**WRITTEN EXERCISE**
Tally every line of the listing below that holds "frame", then give the tally alone.

**EXERCISE MATERIALS**
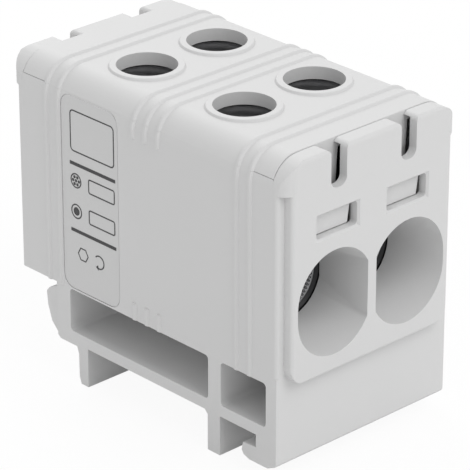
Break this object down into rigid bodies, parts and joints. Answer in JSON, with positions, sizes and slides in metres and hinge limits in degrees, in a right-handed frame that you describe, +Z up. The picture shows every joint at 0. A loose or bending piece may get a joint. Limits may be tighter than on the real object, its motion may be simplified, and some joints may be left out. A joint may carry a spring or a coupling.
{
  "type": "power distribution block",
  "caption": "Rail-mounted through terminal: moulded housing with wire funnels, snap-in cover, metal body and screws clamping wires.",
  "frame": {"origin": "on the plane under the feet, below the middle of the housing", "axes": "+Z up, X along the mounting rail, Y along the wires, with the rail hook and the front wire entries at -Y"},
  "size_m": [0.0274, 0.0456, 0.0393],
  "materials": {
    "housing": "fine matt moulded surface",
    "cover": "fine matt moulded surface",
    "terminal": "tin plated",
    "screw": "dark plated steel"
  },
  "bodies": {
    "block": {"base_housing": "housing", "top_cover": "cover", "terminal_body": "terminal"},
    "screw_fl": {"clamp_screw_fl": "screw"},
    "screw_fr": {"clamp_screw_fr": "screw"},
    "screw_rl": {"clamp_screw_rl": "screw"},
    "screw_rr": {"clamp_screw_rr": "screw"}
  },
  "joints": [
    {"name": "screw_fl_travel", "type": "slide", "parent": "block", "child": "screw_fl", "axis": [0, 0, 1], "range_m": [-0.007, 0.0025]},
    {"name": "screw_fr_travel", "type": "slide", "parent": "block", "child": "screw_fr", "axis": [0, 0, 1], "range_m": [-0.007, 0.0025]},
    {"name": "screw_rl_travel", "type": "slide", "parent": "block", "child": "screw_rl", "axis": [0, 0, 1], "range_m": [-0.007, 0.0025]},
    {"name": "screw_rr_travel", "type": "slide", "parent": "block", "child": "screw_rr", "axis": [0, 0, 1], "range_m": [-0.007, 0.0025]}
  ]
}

--

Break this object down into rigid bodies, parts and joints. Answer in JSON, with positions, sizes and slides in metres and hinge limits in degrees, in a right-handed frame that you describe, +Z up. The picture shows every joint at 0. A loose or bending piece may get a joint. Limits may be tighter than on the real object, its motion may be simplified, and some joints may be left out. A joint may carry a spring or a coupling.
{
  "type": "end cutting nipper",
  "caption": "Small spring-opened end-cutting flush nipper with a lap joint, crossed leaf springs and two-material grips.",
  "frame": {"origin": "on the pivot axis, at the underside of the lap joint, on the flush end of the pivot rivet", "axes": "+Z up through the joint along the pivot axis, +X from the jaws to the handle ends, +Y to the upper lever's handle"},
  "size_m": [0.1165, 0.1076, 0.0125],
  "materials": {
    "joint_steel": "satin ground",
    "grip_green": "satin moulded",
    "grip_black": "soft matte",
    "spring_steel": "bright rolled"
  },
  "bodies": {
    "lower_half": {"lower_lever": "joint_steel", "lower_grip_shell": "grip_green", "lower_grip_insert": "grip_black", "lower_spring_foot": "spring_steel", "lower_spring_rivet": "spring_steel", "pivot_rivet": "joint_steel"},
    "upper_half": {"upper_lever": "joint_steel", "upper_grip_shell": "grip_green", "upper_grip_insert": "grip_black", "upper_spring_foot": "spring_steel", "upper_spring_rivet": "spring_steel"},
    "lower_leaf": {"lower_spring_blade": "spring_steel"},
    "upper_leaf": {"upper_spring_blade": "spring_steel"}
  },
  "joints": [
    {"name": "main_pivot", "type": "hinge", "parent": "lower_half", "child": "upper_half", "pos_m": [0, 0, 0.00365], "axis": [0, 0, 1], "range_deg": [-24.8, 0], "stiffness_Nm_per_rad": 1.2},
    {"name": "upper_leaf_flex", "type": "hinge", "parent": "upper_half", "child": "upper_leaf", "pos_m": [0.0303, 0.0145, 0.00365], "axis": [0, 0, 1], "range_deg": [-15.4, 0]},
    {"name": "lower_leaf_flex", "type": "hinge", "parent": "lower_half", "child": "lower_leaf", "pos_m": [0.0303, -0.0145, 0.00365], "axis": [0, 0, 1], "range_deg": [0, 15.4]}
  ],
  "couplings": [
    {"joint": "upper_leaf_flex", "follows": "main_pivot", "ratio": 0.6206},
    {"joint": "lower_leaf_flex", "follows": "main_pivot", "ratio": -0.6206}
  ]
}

**TASK SOLUTION**
4